(Stored entries)
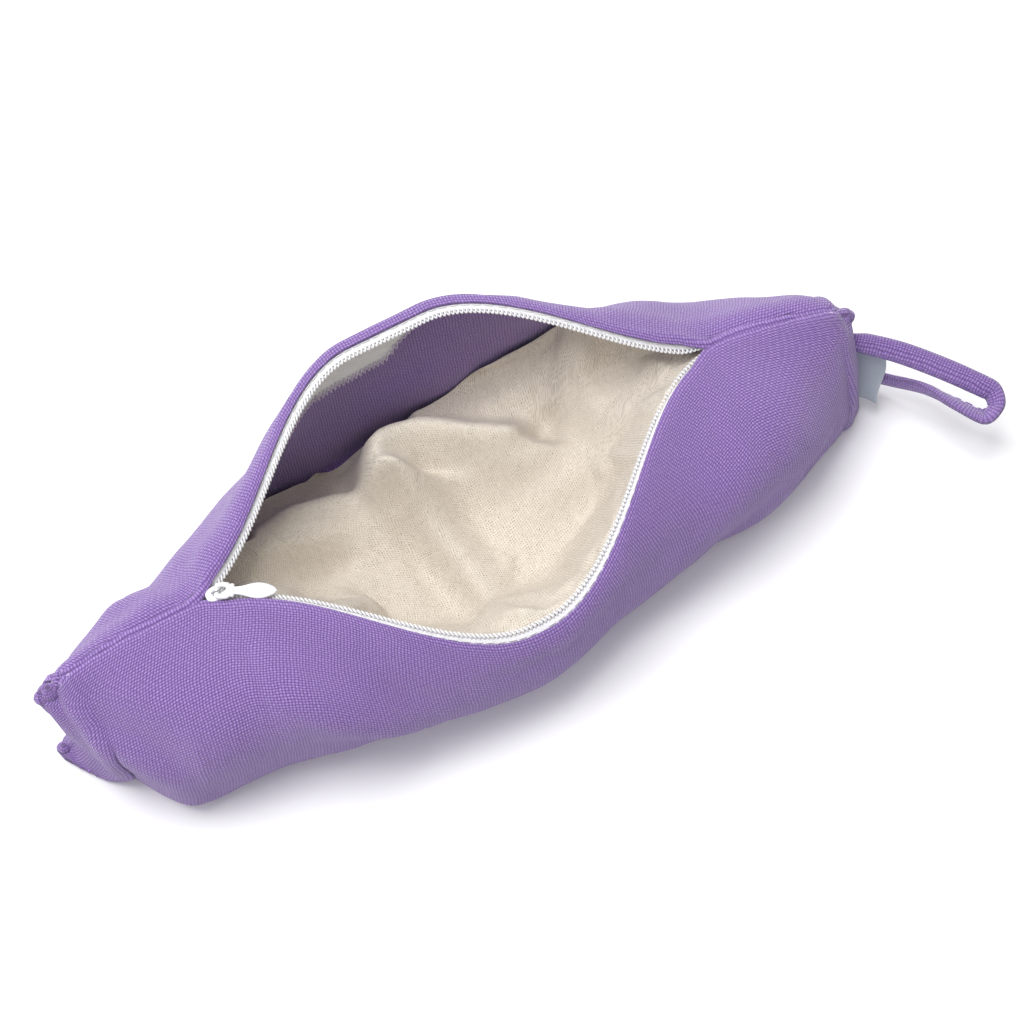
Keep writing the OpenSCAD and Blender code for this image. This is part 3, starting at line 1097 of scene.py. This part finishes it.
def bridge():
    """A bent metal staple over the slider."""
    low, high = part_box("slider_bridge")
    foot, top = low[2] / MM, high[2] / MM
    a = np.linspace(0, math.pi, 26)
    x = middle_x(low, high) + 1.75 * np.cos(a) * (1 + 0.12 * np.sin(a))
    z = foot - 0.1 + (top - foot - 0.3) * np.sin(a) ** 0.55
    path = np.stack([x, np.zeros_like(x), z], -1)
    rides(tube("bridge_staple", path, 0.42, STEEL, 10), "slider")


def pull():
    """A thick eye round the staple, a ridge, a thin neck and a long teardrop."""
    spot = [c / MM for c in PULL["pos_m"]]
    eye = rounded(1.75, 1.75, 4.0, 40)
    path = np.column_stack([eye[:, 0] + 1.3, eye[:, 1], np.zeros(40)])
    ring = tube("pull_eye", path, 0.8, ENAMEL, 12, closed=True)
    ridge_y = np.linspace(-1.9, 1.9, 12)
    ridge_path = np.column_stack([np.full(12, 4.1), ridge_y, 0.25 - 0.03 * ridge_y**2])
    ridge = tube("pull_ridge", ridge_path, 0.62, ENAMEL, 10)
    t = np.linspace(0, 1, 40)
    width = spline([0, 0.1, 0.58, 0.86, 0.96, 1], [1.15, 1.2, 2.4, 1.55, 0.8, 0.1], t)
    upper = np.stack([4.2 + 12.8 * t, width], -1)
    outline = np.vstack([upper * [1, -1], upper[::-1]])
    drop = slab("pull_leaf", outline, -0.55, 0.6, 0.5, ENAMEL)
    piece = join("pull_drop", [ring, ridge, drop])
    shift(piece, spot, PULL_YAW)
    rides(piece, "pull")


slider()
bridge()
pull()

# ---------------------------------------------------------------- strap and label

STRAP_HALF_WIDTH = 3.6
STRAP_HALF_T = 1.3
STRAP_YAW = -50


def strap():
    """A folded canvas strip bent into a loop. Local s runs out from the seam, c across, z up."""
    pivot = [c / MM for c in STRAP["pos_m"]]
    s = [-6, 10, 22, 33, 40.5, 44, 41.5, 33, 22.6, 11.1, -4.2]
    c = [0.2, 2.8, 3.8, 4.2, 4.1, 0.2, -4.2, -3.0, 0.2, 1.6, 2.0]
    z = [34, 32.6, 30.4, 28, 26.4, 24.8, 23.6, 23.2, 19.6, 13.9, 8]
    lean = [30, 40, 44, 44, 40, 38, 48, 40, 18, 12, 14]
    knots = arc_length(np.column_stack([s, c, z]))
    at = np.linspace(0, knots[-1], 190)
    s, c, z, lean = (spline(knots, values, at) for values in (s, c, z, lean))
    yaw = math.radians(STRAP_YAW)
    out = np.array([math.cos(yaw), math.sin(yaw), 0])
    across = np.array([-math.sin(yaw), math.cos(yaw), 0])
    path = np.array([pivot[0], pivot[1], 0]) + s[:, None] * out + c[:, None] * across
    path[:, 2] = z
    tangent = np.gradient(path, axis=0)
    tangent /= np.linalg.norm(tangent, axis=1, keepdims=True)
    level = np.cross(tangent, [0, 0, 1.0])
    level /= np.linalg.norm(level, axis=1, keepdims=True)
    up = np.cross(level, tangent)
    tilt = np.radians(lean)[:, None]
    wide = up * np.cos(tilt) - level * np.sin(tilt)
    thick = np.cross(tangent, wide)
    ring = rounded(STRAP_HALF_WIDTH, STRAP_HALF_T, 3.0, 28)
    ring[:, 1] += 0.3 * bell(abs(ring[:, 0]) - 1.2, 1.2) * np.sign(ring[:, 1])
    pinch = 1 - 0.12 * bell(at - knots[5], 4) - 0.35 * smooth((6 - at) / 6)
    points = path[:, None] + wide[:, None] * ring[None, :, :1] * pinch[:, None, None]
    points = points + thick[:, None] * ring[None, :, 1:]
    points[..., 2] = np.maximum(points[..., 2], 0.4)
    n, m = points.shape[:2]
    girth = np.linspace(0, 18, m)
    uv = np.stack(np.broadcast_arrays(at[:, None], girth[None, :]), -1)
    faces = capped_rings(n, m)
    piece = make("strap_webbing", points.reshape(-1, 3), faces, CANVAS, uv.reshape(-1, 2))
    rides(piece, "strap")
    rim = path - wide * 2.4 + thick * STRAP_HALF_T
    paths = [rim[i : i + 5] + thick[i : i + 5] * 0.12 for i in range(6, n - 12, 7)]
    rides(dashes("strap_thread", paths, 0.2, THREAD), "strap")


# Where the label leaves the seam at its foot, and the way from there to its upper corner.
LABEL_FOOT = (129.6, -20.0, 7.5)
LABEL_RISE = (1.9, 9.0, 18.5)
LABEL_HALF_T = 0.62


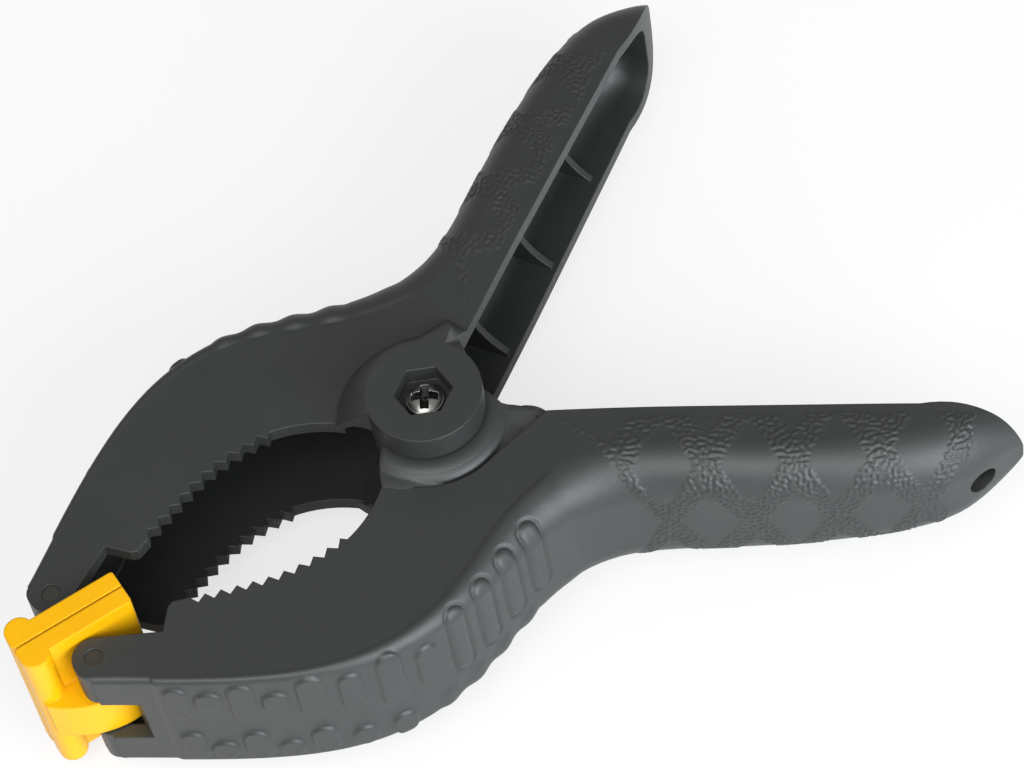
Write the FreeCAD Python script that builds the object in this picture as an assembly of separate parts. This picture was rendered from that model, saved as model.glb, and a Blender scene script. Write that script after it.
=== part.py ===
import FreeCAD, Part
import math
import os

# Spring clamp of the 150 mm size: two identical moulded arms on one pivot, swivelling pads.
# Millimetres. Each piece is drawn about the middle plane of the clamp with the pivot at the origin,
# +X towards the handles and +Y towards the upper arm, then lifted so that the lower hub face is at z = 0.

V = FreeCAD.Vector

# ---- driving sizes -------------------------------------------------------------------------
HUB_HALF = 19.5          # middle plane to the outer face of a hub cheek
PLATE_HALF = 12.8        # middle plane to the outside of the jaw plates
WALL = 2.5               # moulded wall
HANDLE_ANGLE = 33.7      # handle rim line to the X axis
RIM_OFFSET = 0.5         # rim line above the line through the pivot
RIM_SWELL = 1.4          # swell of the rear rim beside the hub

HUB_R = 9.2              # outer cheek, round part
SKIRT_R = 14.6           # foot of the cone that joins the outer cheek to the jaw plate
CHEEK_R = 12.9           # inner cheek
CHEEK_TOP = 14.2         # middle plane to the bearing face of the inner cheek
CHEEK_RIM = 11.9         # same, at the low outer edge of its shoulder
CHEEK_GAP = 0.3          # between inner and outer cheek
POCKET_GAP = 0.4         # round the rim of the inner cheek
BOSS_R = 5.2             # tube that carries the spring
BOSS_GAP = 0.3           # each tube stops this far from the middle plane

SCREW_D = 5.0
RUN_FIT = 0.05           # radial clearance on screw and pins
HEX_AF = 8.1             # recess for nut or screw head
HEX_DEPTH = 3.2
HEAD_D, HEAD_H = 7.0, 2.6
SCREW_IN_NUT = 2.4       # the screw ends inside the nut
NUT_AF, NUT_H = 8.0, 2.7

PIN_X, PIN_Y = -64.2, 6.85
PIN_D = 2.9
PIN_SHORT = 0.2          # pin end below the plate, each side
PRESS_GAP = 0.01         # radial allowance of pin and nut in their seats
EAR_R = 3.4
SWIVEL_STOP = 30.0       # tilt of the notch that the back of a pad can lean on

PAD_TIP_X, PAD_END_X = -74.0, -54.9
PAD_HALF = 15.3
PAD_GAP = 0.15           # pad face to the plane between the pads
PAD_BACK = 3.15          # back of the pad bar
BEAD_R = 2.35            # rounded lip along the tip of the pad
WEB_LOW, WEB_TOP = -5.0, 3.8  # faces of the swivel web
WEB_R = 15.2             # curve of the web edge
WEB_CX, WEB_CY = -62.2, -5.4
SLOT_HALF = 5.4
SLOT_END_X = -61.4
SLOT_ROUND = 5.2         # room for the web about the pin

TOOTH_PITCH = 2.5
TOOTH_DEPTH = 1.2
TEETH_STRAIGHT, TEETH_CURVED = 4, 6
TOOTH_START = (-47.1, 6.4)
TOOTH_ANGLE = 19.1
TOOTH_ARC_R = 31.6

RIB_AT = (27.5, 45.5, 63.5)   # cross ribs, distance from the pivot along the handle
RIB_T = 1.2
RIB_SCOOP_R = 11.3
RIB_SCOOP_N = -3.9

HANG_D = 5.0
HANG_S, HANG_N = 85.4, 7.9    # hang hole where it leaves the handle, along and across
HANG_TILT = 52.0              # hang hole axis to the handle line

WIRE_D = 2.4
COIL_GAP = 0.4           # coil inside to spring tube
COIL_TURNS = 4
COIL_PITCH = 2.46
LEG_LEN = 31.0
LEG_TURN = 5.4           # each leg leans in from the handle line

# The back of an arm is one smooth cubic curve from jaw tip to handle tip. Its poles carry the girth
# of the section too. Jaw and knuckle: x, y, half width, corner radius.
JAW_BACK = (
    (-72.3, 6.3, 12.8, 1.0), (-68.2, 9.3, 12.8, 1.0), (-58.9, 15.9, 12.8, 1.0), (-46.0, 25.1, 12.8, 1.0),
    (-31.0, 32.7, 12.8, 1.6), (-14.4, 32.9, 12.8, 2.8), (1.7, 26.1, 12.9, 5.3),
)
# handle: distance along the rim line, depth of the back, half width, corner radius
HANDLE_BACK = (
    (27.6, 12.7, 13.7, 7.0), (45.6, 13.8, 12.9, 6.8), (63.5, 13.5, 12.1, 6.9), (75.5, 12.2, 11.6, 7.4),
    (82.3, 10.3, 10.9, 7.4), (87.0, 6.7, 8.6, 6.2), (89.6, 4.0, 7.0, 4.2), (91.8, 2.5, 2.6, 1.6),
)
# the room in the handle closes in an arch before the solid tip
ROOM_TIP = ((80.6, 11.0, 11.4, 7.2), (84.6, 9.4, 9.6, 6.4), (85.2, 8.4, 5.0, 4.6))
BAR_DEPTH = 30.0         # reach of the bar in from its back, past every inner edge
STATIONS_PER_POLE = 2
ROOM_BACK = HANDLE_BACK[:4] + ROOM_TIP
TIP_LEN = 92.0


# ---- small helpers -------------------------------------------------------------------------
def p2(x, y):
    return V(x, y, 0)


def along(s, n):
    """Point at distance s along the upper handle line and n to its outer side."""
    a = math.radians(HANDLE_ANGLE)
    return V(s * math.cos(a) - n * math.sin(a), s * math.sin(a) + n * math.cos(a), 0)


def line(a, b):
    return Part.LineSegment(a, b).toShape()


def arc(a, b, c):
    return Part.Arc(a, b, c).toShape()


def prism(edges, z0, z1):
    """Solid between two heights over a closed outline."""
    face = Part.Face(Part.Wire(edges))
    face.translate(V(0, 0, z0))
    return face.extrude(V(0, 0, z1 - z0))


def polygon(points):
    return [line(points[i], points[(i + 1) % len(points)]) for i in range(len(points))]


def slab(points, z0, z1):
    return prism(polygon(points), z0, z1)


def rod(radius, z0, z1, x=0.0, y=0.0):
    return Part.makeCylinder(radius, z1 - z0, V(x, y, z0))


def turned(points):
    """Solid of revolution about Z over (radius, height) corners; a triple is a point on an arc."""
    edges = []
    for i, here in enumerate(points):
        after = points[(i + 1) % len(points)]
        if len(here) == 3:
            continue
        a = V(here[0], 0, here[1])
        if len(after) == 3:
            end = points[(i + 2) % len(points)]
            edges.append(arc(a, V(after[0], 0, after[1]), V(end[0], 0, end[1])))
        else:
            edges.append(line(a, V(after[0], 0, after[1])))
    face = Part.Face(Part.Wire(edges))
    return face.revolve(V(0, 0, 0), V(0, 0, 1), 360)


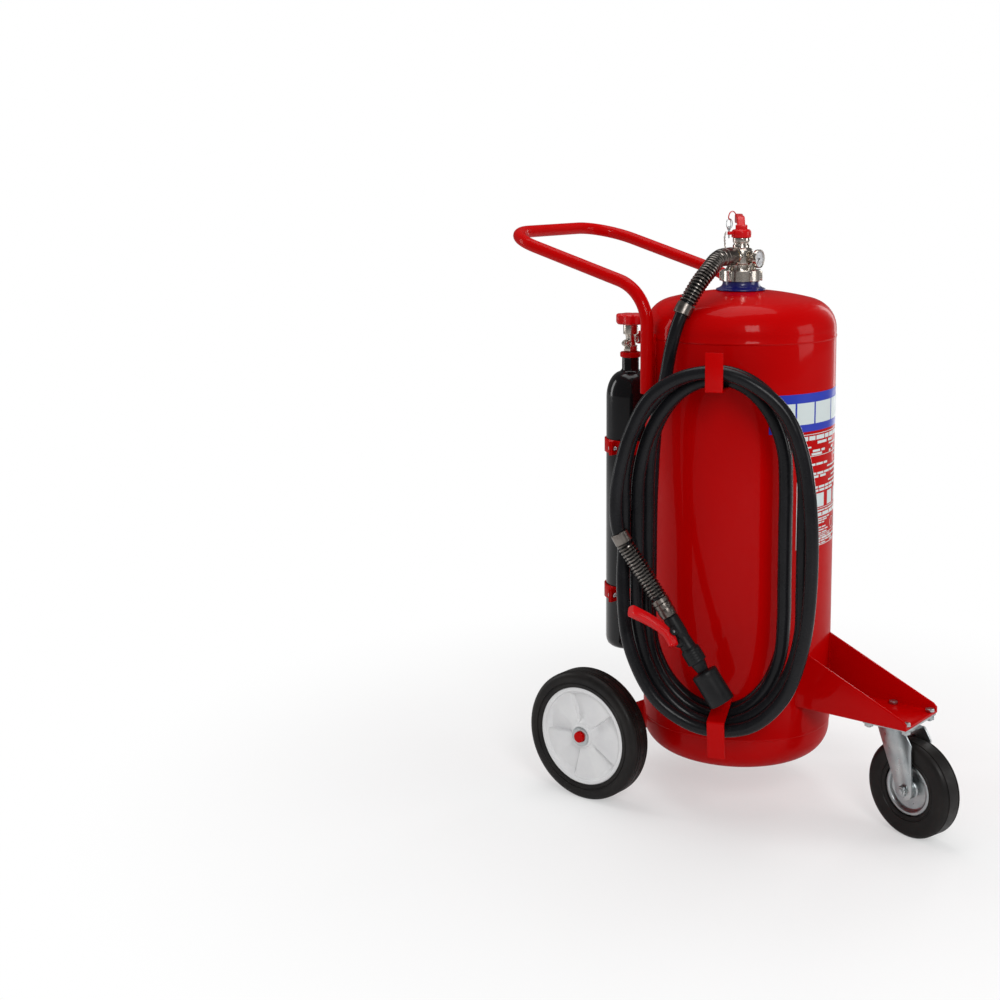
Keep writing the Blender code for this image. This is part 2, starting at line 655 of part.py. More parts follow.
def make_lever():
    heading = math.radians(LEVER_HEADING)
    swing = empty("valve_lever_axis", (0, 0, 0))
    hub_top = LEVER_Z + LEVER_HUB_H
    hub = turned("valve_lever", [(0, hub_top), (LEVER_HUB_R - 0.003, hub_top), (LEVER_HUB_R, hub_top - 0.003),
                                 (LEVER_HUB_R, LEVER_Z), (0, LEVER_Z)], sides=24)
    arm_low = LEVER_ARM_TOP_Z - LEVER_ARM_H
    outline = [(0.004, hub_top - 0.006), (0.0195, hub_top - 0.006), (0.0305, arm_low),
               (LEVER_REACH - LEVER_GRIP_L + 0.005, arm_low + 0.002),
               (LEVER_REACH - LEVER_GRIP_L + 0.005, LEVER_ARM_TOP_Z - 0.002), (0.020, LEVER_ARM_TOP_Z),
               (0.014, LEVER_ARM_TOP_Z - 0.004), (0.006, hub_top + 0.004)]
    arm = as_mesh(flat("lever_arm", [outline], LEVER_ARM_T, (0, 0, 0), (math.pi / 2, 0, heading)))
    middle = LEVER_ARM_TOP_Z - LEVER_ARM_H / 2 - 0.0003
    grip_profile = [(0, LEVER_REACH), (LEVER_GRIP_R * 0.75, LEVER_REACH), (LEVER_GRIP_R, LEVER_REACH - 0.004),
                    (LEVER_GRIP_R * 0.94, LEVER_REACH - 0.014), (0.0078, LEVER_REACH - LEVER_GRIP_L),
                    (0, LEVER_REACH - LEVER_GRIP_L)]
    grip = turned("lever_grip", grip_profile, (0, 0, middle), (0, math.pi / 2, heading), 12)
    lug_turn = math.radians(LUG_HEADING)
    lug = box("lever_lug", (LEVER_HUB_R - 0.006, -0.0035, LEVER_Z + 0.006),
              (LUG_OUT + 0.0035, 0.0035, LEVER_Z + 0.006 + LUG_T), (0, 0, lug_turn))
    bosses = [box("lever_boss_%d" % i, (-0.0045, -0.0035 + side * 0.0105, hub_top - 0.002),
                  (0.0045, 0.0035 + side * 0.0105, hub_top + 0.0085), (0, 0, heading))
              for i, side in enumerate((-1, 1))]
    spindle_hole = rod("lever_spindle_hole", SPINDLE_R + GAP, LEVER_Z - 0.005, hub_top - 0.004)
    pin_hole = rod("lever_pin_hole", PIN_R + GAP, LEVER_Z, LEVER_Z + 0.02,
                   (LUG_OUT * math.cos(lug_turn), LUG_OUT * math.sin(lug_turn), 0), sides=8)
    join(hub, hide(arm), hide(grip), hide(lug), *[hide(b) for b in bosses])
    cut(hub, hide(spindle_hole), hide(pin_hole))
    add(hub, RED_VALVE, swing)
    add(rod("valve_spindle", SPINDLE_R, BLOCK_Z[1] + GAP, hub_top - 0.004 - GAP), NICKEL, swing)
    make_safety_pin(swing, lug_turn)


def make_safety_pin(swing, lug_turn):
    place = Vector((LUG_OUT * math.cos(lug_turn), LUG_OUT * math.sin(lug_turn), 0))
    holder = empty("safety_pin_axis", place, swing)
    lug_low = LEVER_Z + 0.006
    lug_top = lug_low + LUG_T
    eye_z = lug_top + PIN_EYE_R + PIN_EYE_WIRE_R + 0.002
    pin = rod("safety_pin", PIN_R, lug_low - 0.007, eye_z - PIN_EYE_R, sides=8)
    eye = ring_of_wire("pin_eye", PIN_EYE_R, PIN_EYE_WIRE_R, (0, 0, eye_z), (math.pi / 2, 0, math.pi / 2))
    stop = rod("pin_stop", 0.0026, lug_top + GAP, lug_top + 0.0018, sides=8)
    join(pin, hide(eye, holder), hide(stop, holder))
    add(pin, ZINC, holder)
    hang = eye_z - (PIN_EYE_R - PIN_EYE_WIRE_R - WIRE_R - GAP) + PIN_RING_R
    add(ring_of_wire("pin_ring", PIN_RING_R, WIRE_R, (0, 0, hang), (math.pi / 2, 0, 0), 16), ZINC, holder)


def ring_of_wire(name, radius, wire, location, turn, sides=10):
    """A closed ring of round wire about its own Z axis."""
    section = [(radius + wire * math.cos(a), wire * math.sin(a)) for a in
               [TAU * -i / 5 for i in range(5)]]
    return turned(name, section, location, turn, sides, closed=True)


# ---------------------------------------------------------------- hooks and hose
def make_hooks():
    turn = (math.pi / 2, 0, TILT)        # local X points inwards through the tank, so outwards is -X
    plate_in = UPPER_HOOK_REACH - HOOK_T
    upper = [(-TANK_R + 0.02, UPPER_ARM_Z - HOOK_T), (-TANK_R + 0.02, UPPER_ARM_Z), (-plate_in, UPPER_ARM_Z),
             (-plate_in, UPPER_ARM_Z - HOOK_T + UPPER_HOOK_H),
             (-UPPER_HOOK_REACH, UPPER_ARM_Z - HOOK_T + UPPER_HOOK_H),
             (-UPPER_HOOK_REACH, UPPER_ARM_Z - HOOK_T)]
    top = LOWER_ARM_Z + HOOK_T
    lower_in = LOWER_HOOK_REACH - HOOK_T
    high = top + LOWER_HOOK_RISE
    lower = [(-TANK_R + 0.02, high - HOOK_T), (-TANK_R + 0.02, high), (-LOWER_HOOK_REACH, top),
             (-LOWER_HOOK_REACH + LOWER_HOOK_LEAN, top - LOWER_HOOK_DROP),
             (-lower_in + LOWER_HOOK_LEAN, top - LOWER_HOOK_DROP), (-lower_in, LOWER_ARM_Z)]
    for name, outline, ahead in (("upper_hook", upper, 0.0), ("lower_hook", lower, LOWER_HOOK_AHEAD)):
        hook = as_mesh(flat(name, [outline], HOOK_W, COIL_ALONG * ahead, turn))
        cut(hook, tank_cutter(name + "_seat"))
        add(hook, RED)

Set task
Among the lines of the data, identify those with the word "starting". Copy each of them.

Finished answer
Keep writing the OpenSCAD and Blender code for this image. This is part 3, starting at line 1097 of scene.py. This part finishes it.
Keep writing the Blender code for this image. This is part 2, starting at line 655 of part.py. More parts follow.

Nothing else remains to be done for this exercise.